Investigating tricalcium silicate dissolution kinetics in cementitious materials through single-particle analysis

The dissolution kinetics of tricalcium silicate (Ca₃SiO₅, or C₃S), the primary component of ordinary Portland cement, are critical to cement hydration, which governs key properties, such as setting, hardening, long-term mechanical performance, and durability. Despite its importance, the lack of dissolution kinetic data for single C₃S particle hinders the development of accurate hydration models and a comprehensive understanding of hydration mechanisms. In this study, we employed a novel lab-on-a-chip technology integrated with confocal laser scanning microscopy to investigate the dissolution behavior of individual C₃S particles and obtain statistical insights under varying degrees of undersaturation and hydrodynamic influence.
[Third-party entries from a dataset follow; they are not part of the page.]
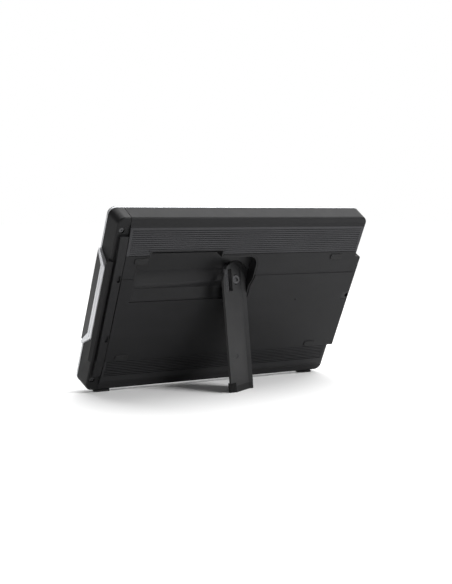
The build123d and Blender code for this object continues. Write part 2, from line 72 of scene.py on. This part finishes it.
LOWER_EDGE = -18.65 * MM        # the lower edge's place, measured up the leaned face
RIBS_ABOVE = (216.5 * MM, 257.5 * MM)
RIBS_BELOW = (17.0 * MM, 52.5 * MM)
LOWER_RIBS_SHARE = 0.3          # how much of the upper ribs' painted highlight the lower ones have
CREASE = radians(32.0)
WELD = 0.002 * MM               # points nearer than this are one
FLAT = radians(1.0)             # faces nearer than this to one plane are one flat


# ---- node trees ------------------------------------------------------------------------
class Value:
    """A socket whose arithmetic adds Math nodes to its material."""

    def __init__(self, graph: "Graph", socket: bpy.types.NodeSocket) -> None:
        """Wrap one output socket of a graph."""
        self.graph = graph
        self.socket = socket

    def _math(self, operation: str, *terms: object) -> "Value":
        """Add one Math node.

        Args:
            operation: the Math node's operation.
            terms: numbers or values, in the node's order.

        Returns:
            The node's result.
        """
        return self.graph.node("ShaderNodeMath", {"operation": operation}, dict(enumerate(terms)))

    def __add__(self, other: object) -> "Value":
        """Sum."""
        return self._math("ADD", self, other)

    __radd__ = __add__

    def __sub__(self, other: object) -> "Value":
        """Difference."""
        return self._math("SUBTRACT", self, other)

    def __rsub__(self, other: object) -> "Value":
        """Difference, reflected."""
        return self._math("SUBTRACT", other, self)

    def __mul__(self, other: object) -> "Value":
        """Product."""
        return self._math("MULTIPLY", self, other)

    __rmul__ = __mul__

    def band(self, low: float, high: float) -> "Value":
        """Ramp smoothly from nought at low to one at high."""
        settings = {"interpolation_type": "SMOOTHSTEP"}
        return self.graph.node("ShaderNodeMapRange", settings, {"Value": self, 1: low, 2: high})


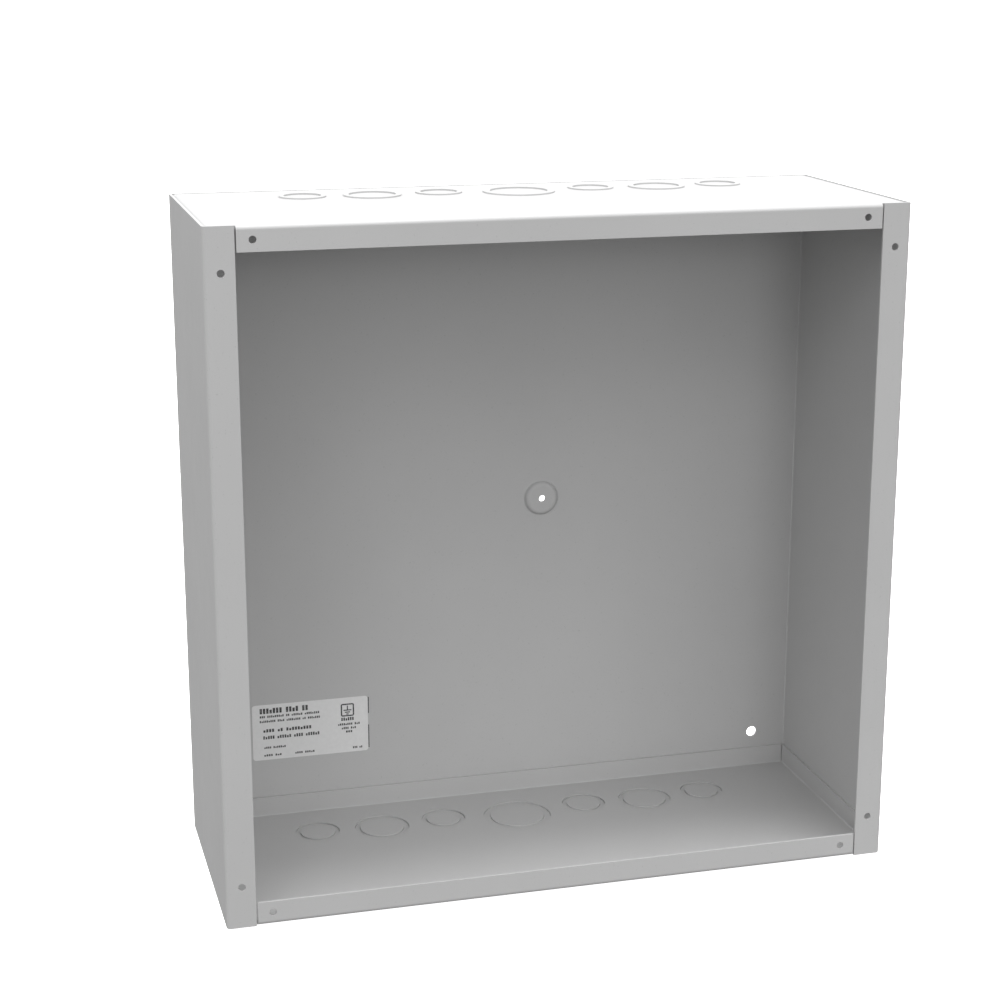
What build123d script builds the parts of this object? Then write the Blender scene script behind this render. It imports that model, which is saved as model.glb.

By examining each particle's dissolution behavior, we observed key phenomena, including the simultaneous occurrence of dissolution and fragmentation, and demonstrated that dissolution rates are independent of particle size. Furthermore, we found that single-particle dissolution evolves over time, closely tied to changes in surface defects under different undersaturation levels. Our findings provide a new statistical and mechanistic understanding of C₃S dissolution at the particle scale, offering critical data to refine cement hydration models. This work sheds light on the role of particle-level factors such as fragmentation, size, and surface defects in dissolution and hydration processes, enabling the design of more effective additives to optimize cement performance.